Started with analysis

content/SMHD.typ

@@ -344,14 +344,23 @@ The here proposed S-Metric Helper Data Method can be improved by using gray code
 @fig:2-bit-gray shows a 2-bit quantizer with gray coded labelling.
 In this example, we have an advantage at $tilde(x) = ~ 0.5$, because a quantization error only returns one wrong bit instead of two.
 
-== Experiments
+== Experiments & Results
 
 We tested the implementation of @sect:smhd_implementation with the temperature dataset of @dataset.
+The dataset contains counts of positives edges of a toggle flip flop at a set evaluation time $D$. Based on the count and the evaluation time, the frequency of a ring oscillator can be calculated using: $f = 2 dot frac(k, D)$. 

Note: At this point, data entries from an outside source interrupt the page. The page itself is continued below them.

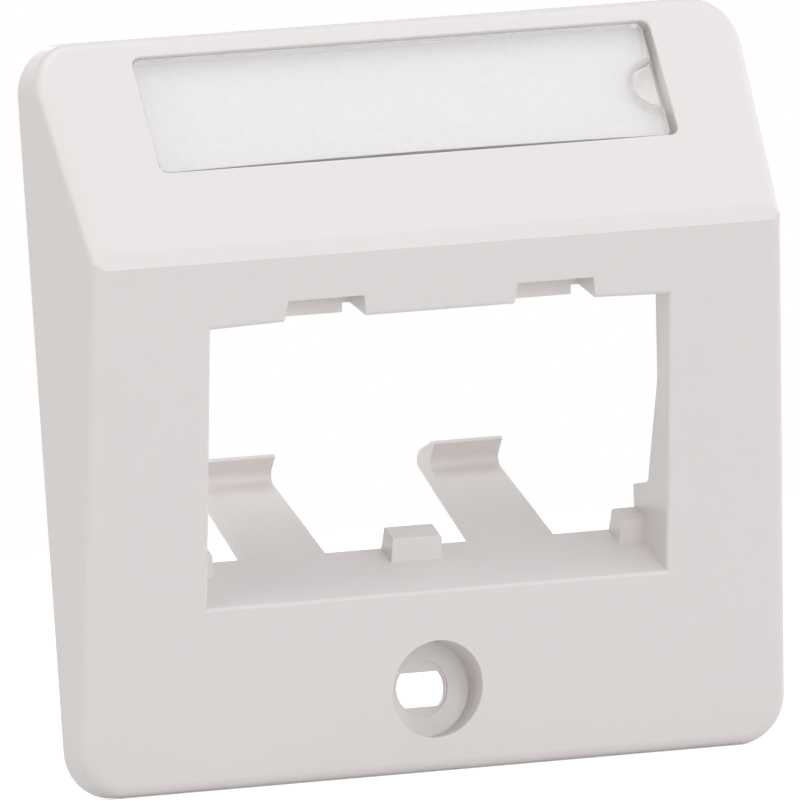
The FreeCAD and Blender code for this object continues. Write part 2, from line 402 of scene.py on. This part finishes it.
class Finish:
    """A material's or a world's node tree, built one node at a time."""

    def __init__(self, owner):
        self.owner = owner
        owner.use_nodes = True
        self.tree = owner.node_tree
        self.tree.nodes.clear()

    def node(self, kind, settings=None, inputs=None, output=0):
        """Adds a node: its settings first, then the values or links of its sockets."""
        made = self.tree.nodes.new(kind)
        for name, value in (settings or {}).items():
            if name == "stops":
                self.set_stops(made.color_ramp, value)
            else:
                setattr(made, name, value)
        for name, value in (inputs or {}).items():
            if isinstance(value, Value):
                self.tree.links.new(value.socket, made.inputs[name])
            else:
                made.inputs[name].default_value = value
        return Value(self, made.outputs[output]) if len(made.outputs) else None

    @staticmethod
    def set_stops(ramp, stops):
        """Gives a colour ramp its stops, each a position and a grey level."""
        while len(ramp.elements) < len(stops):
            ramp.elements.new(0.5)
        for element, (position, grey) in zip(ramp.elements, stops):
            element.position = position
            element.color = (grey, grey, grey, 1)

    def place(self):
        """Where a point is on the piece, in metres."""
        return self.node("ShaderNodeTexCoord", output="Object")

    def noise(self, across, detail, rough):
        """A soft random value from 0 to 1, whose lumps are so far across."""
        return self.node(
            "ShaderNodeTexNoise",
            {"noise_dimensions": "3D"},
            {
                "Vector": self.place(),
                "Scale": 1 / across,
                "Detail": detail,
                "Roughness": rough,
            },
        )

    def ramp(self, value, stops):
        """A value passed through grey stops."""
        return self.node("ShaderNodeValToRGB", {"stops": stops}, {"Fac": value})

    def blend(self, factor, first, second):
        """One colour passing into another."""
        inputs = {"Factor": factor, "A": (*first, 1), "B": (*second, 1)}
        return self.node("ShaderNodeMix", {"data_type": "RGBA"}, inputs, "Result")

    def bump(self, height, depth):
        """A normal bent by a height from 0 to 1 that stands for so much depth."""
        inputs = {"Height": height, "Distance": depth, "Strength": 1.0}
        return self.node("ShaderNodeBump", {}, inputs)

    def seen(self):
        """1 where the camera, a gloss or a clear piece looks, and 0 for all other light."""
        rays = ("Is Camera Ray", "Is Glossy Ray", "Is Transmission Ray")
        camera, gloss, clear = (self.node("ShaderNodeLightPath", output=ray) for ray in rays)
        return camera + gloss + clear

    def mix(self, factor, first, second):
        """One shader passing into another."""
        return self.node("ShaderNodeMixShader", {}, {0: factor, 1: first, 2: second})

    def show(self, shader, output="ShaderNodeOutputMaterial"):
        """Ends the tree with its output."""
        self.node(output, {}, {"Surface": shader})
        return self.owner

    def surface(self, inputs):
        """The Principled shader and the output."""
        return self.show(self.node("ShaderNodeBsdfPrincipled", {}, inputs))


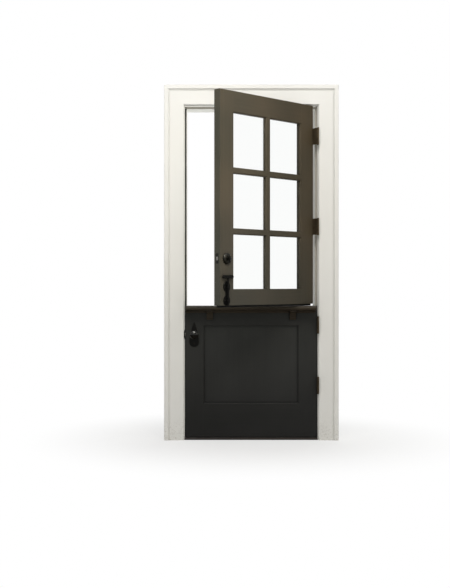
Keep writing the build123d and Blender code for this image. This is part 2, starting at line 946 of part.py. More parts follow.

+Because we want to analyze the performance of the S-Metric method over different temperatures, both during enrollment and reconstruction, we are limited to the second part of the experimental measurements of @dataset. 
+We will have measurements of $50$ FPGA boards available with $1600$ and $1696$ ring oscillators each. To obtain the values to be processed, we subtract them in pairs, yielding $800$ and $848$ ring oscillator frequency differences _df_.\ 
+Since the frequencies _f_ are normal distributed, the difference _df_ can be assumed to be zero-mean Gaussian distributed.
+To apply the values _df_ to our implementation of the S-Metric method, we will first transform them into the Tilde-Domain using an inverse CDF, resulting in uniform distributed values $tilde(italic("df"))$.
 
-=== Methodology
-
-
-
-== Discussion
+=== General Interpretation
+
+The bit error rate of different S-Metric configurations for naive labelling can be seen in @fig:global_errorrates.
+For this analysis, enrollment and reconstruction were both performed at room temperature and the quantizer was naively labelled. 
+
+#figure(
+  image("../graphics/25_25_all_error_rates.svg", width: 95%),
+  caption: [Bit error rates for same temperature execution]
+)<fig:global_errorrates>